The New York Times picked up the illustration and ran it on the front page. I think I almost died.

What first got you interested in dinosaurs and art?

Like many kids I was interested in dinosaurs from a young age. Art was just always something I did. But I think it took my position at the museum to meld the two together for me.

What is your favourite piece of palaeo art that you have produced?

The one I haven’t done yet!

If I had to choose one it would probably be Mei long, the sleeping dinosaur. Shortly after the drawing was published, a professor from Spain sent me an email. He had seen my drawing in the paper when he noticed a sparrow sleeping outside his window. He snapped a photo of it and sent it to me because it reminded him of my drawing. It did look remarkably similar and that was a rewarding affirmation (ironically, it was the reference I had been searching for all along) That was very cool.

Who is your favourite palaeoartist or piece of palaeoart?

The first book I ever saved up for and bought, in 4th grade book club, was “Life Before Man”. The paintings by Zdenek Burian are absolutely magnificent. I just pored over every page and I would try to copy the ones I liked most. Those paintings still resonate for me today.

Another great inspiration to me is Erwin Christman, an artist who worked at the AMNH alongside the great Charles Knight. Although much lesser known than Knight, I feel his paleo illustrations and sculptures are among the best ever made.

What is your favourite dinosaur / archosaur?

It’s difficult to choose a favorite. Working in China for 14 years has certainly endeared me to the fossils of Liaoning. The Jehol Biota at a glance often seems very familiar, and reminds me of the ponds and woods where I grew up – the fish, insects, amphibians, reptiles, plants, small mammals – the familiarity of these Jehol fossils is only superficial, as I’m reminded of every time I see a fuzzy pterosaur, a long-necked aquatic reptile, or a feathered dinosaur from there. An entire ecosystem has been recorded in great detail. It’s like a paleo artist’s dream come true.
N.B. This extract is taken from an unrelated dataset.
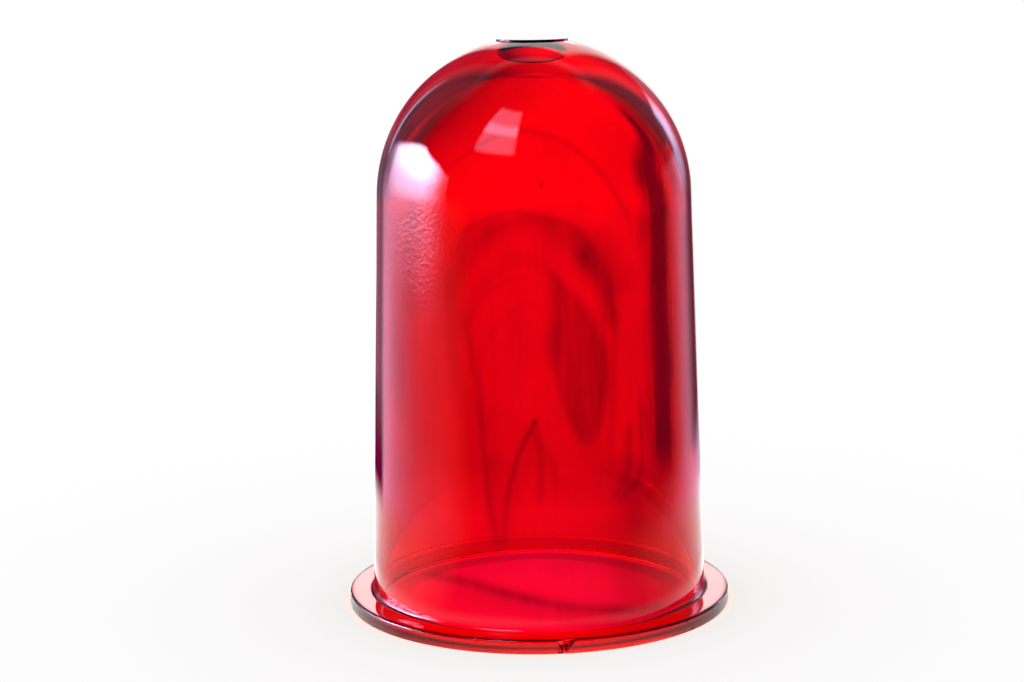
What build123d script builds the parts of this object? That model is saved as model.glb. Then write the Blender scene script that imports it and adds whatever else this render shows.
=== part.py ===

Is there any animal you would like to paint but have not?

I’d certainly like to do more on Microraptor.

When NOVA commissioned me to draw Microraptor a few years ago, they were interested in a video sequence from the fossil slab of the type specimen to the fleshed out animal in its death pose. But what needs to be taken into account is the fossil itself is crushed flat and somewhat disarticulated, making for a slightly unnatural and stylized representation.

I think I’d like to portray Microraptor perched high up in the branches, with those long leg feathers folded back, just like its wings. It’s such a puzzling and interesting animal.

I’m also interested in reconstructing extinct mammals, and I’m currently working on a couple of projects. It’s a lot of fun… and it’s also very different from reconstructing dinosaurs.

What do you think is the most important part of good palaeoart?

For me it would be believability. Can I picture this animal as a living, breathing animal? Is it natural? Those are the questions that come to mind first.

It’s a hard thing to pull off. I think you have to avoid the conventions and traps of paleo art, because you have a lot of people simply copying other people. I also think it helps when the art draws from the natural world, and from the appearance and behaviors of modern animals that may share traits, or live in similar environments. It’s often the subtle small details that work best to convey that sense of reality.

8 Responses to “Interview with Mick Ellison”

  1. 1 mattvr 21/12/2010 at 9:34 am

    Beautiful work completely under my radar, thanks for posting this interview Dave.
    Gorgeous, sensitive drawings of real animals.

  2. 2 Tom 21/12/2010 at 11:28 am

    Wow. That Microraptor is beautiful.

  3. 3 Kilian Hekhuis 21/12/2010 at 12:47 pm

    Very beautiful indeed. Seen some of it before I think, nevertheless stunning.

  4. 4 Amy Acquafondata 22/12/2010 at 2:36 am

    The Embolotherium picture with the man in the middle- Is that two separate animals, or just two different interpretations of the same animal?

  5. 6 Bruce T. 22/12/2010 at 11:57 pm

    Thanks very much for printing this interesting interview and the fine artwork, David.